Retention Period of Zero
Setting a retention period of zero is technically possible but not practically recommended in Kafka. Here's an analysis of the implications:
1. Effect on Data Storage
A zero-millisecond retention period (retention.ms=0) means Kafka topics would theoretically try to delete records immediately after they are written. Practically, due to the asynchronous nature of deletion operations in Kafka, the messages might reside on the disk for a short period until the clean-up thread runs.
2. Topic Compaction
Topic compaction is an alternative to deletion-based retention. It does not directly interact with retention.ms but is influenced by how data is retained through delete policies. Compaction focuses on retaining only the latest message for each key. If a retention policy of zero were combined with compaction, it could potentially lead to ineffective resource use, as Kafka would constantly be deleting records while trying to maintain a compacted log.
3. Consumer Impact
Consumers rely on the log to process messages at their own pace. A zero retention time would mean that if a consumer falls behind even slightly, the messages could be unavailable, leading to data loss or the need for re-production of messages.
Practical Application and Considerations
While technically feasible, a retention policy of zero in Kafka does not align with most use cases.

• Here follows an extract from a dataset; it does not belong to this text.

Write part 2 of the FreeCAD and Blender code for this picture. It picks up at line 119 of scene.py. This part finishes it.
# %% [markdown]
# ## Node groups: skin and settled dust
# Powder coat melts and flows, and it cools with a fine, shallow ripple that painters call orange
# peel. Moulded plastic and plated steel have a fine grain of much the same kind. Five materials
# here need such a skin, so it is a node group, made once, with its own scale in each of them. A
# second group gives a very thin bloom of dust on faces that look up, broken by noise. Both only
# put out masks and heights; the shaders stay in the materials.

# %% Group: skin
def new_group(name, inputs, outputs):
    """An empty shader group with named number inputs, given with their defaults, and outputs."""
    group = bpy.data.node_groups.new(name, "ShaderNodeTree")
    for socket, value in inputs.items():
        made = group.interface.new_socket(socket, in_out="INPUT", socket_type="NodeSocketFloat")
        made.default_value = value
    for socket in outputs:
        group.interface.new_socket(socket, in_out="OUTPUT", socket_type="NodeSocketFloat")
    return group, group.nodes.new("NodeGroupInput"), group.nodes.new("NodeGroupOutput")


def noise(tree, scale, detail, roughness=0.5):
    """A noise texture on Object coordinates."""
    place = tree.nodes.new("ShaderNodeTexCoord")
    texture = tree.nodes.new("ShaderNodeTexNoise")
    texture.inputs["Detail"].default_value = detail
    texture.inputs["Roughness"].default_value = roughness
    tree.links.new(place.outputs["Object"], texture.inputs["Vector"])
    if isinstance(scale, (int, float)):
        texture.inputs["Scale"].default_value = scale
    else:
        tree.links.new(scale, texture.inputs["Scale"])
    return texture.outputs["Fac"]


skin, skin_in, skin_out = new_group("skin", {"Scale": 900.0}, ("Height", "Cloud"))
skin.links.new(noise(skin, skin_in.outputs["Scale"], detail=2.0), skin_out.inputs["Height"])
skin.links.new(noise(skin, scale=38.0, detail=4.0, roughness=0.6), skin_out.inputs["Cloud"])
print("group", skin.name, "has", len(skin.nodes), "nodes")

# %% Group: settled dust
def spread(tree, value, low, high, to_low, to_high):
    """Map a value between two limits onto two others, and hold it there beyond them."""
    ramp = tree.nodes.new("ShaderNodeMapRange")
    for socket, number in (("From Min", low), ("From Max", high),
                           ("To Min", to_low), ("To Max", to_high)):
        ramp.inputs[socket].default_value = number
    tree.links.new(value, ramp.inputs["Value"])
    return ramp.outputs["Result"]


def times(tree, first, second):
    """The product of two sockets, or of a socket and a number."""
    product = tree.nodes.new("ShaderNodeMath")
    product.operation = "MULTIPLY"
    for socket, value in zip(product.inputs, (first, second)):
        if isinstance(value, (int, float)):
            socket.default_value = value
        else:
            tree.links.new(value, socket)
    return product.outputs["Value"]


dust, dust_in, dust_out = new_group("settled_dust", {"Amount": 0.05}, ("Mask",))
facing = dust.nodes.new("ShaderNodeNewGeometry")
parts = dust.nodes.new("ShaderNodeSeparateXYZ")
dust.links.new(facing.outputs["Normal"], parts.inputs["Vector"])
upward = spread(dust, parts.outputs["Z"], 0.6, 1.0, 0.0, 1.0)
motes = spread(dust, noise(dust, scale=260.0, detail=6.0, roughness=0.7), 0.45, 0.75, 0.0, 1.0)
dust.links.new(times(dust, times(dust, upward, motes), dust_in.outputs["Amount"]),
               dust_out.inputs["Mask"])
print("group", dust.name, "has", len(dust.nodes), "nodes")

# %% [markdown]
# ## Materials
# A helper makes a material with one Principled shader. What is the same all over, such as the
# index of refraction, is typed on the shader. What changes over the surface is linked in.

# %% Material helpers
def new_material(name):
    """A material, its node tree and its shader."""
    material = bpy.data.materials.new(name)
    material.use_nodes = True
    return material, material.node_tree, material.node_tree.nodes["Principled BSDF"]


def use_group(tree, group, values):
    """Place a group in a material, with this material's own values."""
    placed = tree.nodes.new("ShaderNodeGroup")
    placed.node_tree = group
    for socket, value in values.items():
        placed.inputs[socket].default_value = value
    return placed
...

There are a few exceptions:
- Developers might set such a retention time temporarily in a development environment for testing.

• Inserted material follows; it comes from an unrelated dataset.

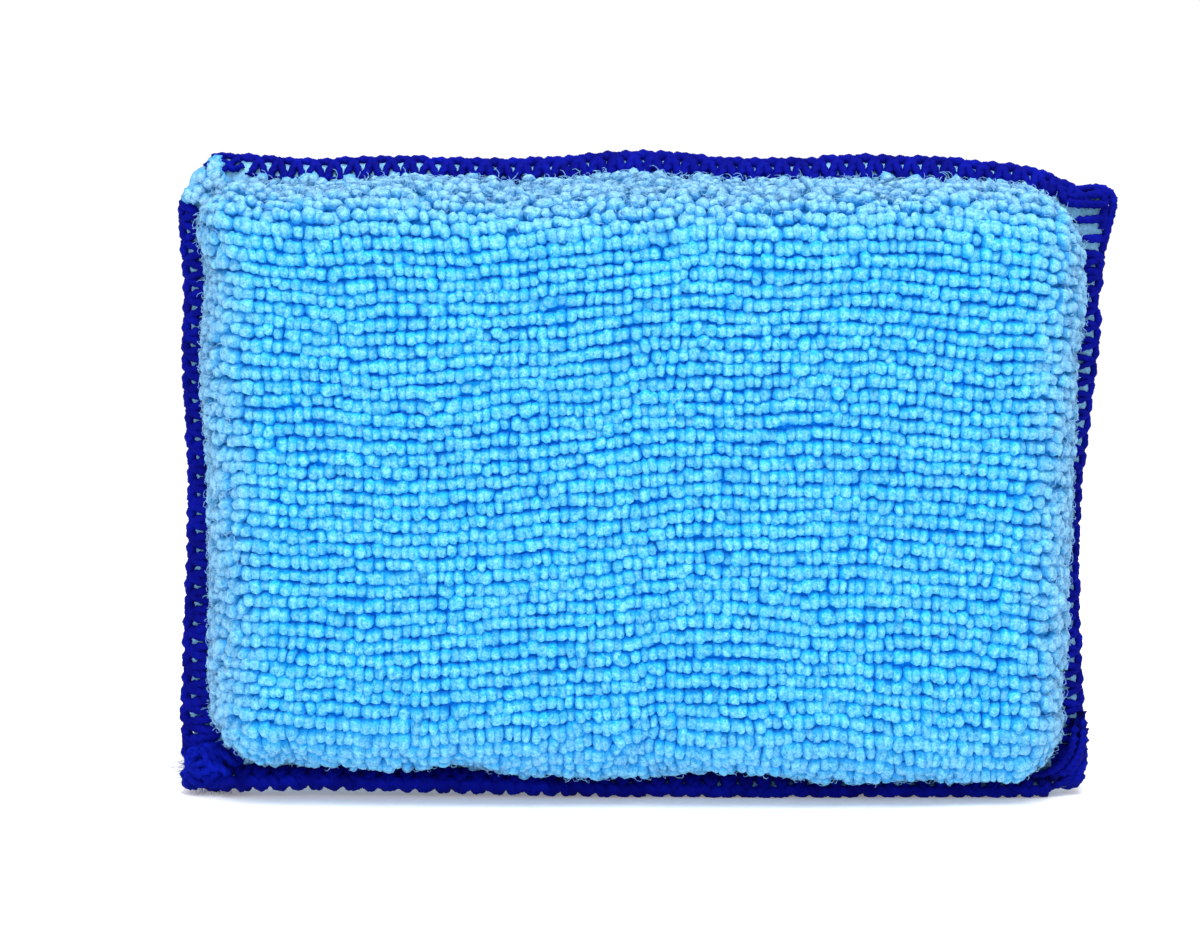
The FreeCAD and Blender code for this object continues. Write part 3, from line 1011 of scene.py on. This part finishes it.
ear_strands = [
    [(86.9, -2.0, 1.1), (87.2, 0.0, 1.3), (87.4, 1.6, 1.2), (87.2, 2.4, 0.6),
     (86.8, 2.5, -0.4), (86.4, 1.5, -1.1), (86.0, -0.5, -1.1)],
    [(86.2, -2.2, 1.1), (86.0, -0.6, 1.3), (85.7, 0.8, 1.2), (85.4, 2.2, 1.0)],
    [(83.4, -1.6, 1.1), (83.3, 0.4, 1.3), (83.3, 1.8, 1.1), (83.2, 2.4, 0.4),
     (83.0, 2.2, -0.6), (82.7, 0.8, -1.1), (82.4, -0.8, -1.1)],
    [(80.8, -1.4, 1.1), (80.4, 0.2, 1.3), (80.2, 1.8, 1.1), (80.1, 2.4, 0.4),
     (79.9, 2.2, -0.6), (79.6, 0.8, -1.1), (79.3, -0.8, -1.1)],
]
ridges = [
    [(87.6, -3.4, 0.5), (88.3, -1.6, 0.6), (88.9, 0.4, 0.6), (88.5, 2.2, 0.6), (87.0, 2.9, 0.5),
     (85.2, 2.9, 0.5), (83.0, 2.6, 0.5), (80.5, 2.6, 0.5), (78.0, 2.6, 0.4), (76.0, 2.5, 0.2)],
    [(87.9, 1.2, 0.9), (87.2, 2.1, 0.9), (85.4, 2.2, 0.8), (83.4, 2.0, 0.8), (81.6, 2.1, 0.7)],
]
runs = [strand("right", points, 1.08) for points in ear_strands]
runs += [strand("right", points, 1.05) for points in ridges]
seam_pieces["top_right_tail"] = spin_yarn("top_right_tail", runs, yarn_section)

start_loops = [
    [(-60.2, 0.6, 0.9), (-59.3, 1.5, 1.0), (-58.3, 2.1, 0.8), (-57.2, 1.3, 1.0), (-56.3, 0.0, 1.1),
     (-55.2, 1.4, 0.9)],
    [(-59.4, 2.2, 0.5), (-58.6, 2.6, 0.5), (-57.4, 2.7, 0.4), (-55.6, 2.6, 0.5), (-53.8, 2.5, 0.4)],
    [(-58.6, -0.6, 1.0), (-57.6, 0.4, 1.1), (-56.8, 1.5, 1.0), (-55.8, 2.3, 0.6)],
]
runs = [strand("top", points, 0.85) for points in start_loops]
seam_pieces["top_left_tail"] = spin_yarn("top_left_tail", runs, yarn_section)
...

- Some use cases involving extremely sensitive data might require messages to be deleted immediately after processing.
However, for most applications, other strategies would generally be more appropriate:
- Sensitive data: Use Kafka's encryption and access controls to protect data in motion and at rest, rather than relying on near-immediate deletion.
- Temporary data: Consider setting a very short but non-zero retention period, such as a few seconds or minutes.
Summary Table
| Configuration | Description | Impact on Kafka System | Common Use Cases |
retention.ms=0 | Deletes messages as soon as they are acknowledged by the system. | High stress on I/O and potential data loss for consumers. | Rare use in specific test environments or highly sensitive data scenarios. |
retention.bytes=0 | Not a recommended or typical setting as it prevents any data storage in Kafka. | Possible configuration error. | N/A |
Conclusion
Setting a retention.ms of zero is possible but should be used with caution and awareness of the implications. Proper use case analysis and system impact assessment should precede such configurations. For typical Kafka deployments, more moderate and thoughtful retention settings are advised to balance between data availability, storage management, and system performance.